Les OPA : un outil indispensable pour discipliner les dirigeants d’entreprise
Article publié exclusivement sur le site de l’Institut économique Molinari.
En annonçant son offre d’acheter les titres de la société Arcelor, l’Indien Lakshmi Mitall a provoqué un véritable tollé aussi bien chez les dirigeants d’Arcelor qu’au sein de la classe politique. Les Offres Publiques d’Achat ont pourtant un rôle extrêmement important à jouer sur le marché et la vive polémique qui entoure cette OPA n’a fait qu’obscurcir le débat.
En annonçant son offre d’acheter les titres de la société Arcelor, l’Indien Lakshmi Mitall a provoqué un véritable tollé aussi bien chez les dirigeants d’Arcelor qu’au sein de la classe politique. Les premiers ont rejeté l’offre lui donnant ainsi le statut « d’OPA hostile » et les seconds, presque unanimes sur la question, n’hésitent pas à recommander que l’État reconquiert « les moyens de protéger les secteurs stratégiques comme la sidérurgie » (Jacques Myard, UMP, Yvelines). Les Offres Publiques d’Achat ont pourtant un rôle extrêmement important à jouer sur le marché et la vive polémique qui entoure cette OPA n’a fait qu’obscurcir le débat.
L’été dernier, alors qu’on prêtait à Pepsi l’intention de racheter Danone, Thierry Breton déclarait : « la première responsabilité d’un chef d’entreprise est d’éviter une OPA ». Cette affirmation est tout à fait juste car elle signifie tout simplement qu’il est de la mission d’un patron de gérer le plus efficacement possible l’entreprise qu’il dirige. Lorsque cette gestion laisse à désirer ou qu’il existe des moyens de la rendre plus efficace, l’entreprise devient une cible possible à tout entrepreneur qui découvrirait ces moyens.
En faisant connaître publiquement aux actionnaires d’Arcelor son souhait d’acquérir leurs titres, Mr. Mittal a révélé au marché qu’il pensait connaître des recettes plus efficaces pour gérer l’entreprise européenne de sidérurgie.

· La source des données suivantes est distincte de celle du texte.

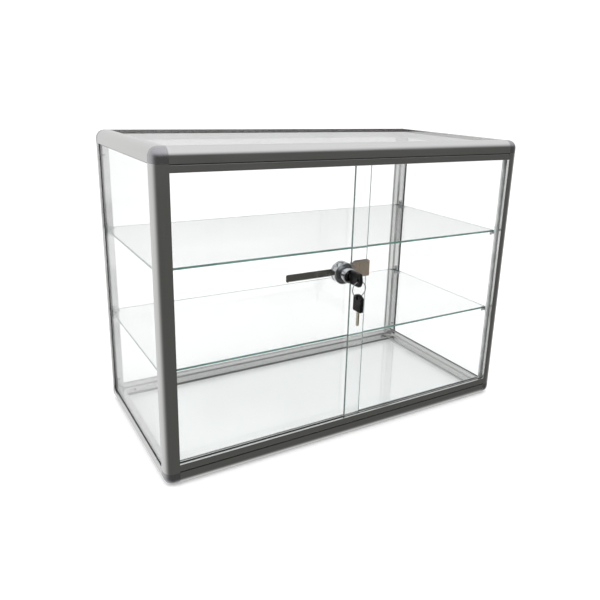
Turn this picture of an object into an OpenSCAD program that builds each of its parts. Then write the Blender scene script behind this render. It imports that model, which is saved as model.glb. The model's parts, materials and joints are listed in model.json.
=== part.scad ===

Par conséquent, on apprenait aussi que les actuels dirigeants de la société ne gèrent pas nécessairement l’entreprise de la façon la plus rentable.
Il apparaît donc présomptueux de la part de M. Dollé d’affirmer que ses employeurs, à savoir les actionnaires, n’ont pas besoin de Mittal et illégitime d’appeler au secours les pouvoirs politiques. Ce dont il est question ici, c’est de savoir si la gestion des dirigeants d’Arcelor sera ou non sanctionnée par les actionnaires qui doivent juger s’il est opportun en transférant le capital à M. Mitall. Ce n’est pas en essayant de se protéger contre cette sanction grâce au pouvoir politique, que le président d’Arcelor pourra convaincre de sa supériorité dans le management de cette entreprise. Au contraire, une telle action indique qu’il essaye d’échapper au processus de concurrence au niveau du management dont on reconnaît généralement qu’il est favorable aux consommateurs.
Il est certain que les craintes des dirigeants sont fondées car l’OPA dont il est question aujourd’hui a été émise par l’un des acteurs les plus dynamiques dans le secteur et qui, à plusieurs reprises, a montré sa capacité à innover et relever des entreprises en déclin. Ainsi, avant même que cette pratique soit reconnue dans cette industrie, Mittal n’a, semble-t-il, pas hésité à investir dans des mini aciéries plus efficaces utilisant de la ferraille pour fabriquer des produits moyen de gamme. Il aurait aussi été pionnier dans la fabrication d’un matériel nouveau à base de fer moins cher et substituable à la ferraille. Ses prouesses dans le domaine de l’acier et l’intérêt qu’il porte à Arcelor peuvent laisser penser qu’il a aussi trouvé dans le cas de cette entreprise des méthodes innovantes de management capables d’améliorer la rentabilité de l’entreprise.
Les grandes entreprises rassemblent différentes unités, branches ou départements dont certaines peuvent être plus profitables que d’autres. Il revient au patron d’identifier les branches rentables de celles qui ne le sont pas. S’il failli à cette tache, il risque de mettre fin à son emploi en étant rattrapé par un concurrent qui aura su discerner les problèmes et ne tolérera pas qu’ils subsistent.
La tentation de se soustraire à ce processus de concurrence dans le management n’est pas une exception française ni européenne. Elle a débuté en 1967 aux États-Unis avec le Williams Act qui se proposait de réglementer des offres de rachat qui jusque là se faisaient rapidement et facilement. En rendant plus difficile le rachat des entreprises, le pouvoir politique nuit au processus de transfert de la propriété et du contrôle du capital dans des mains plus expertes. Redouté par les personnes en place, il est cependant favorable aux actionnaires et au plus grand nombre des consommateurs.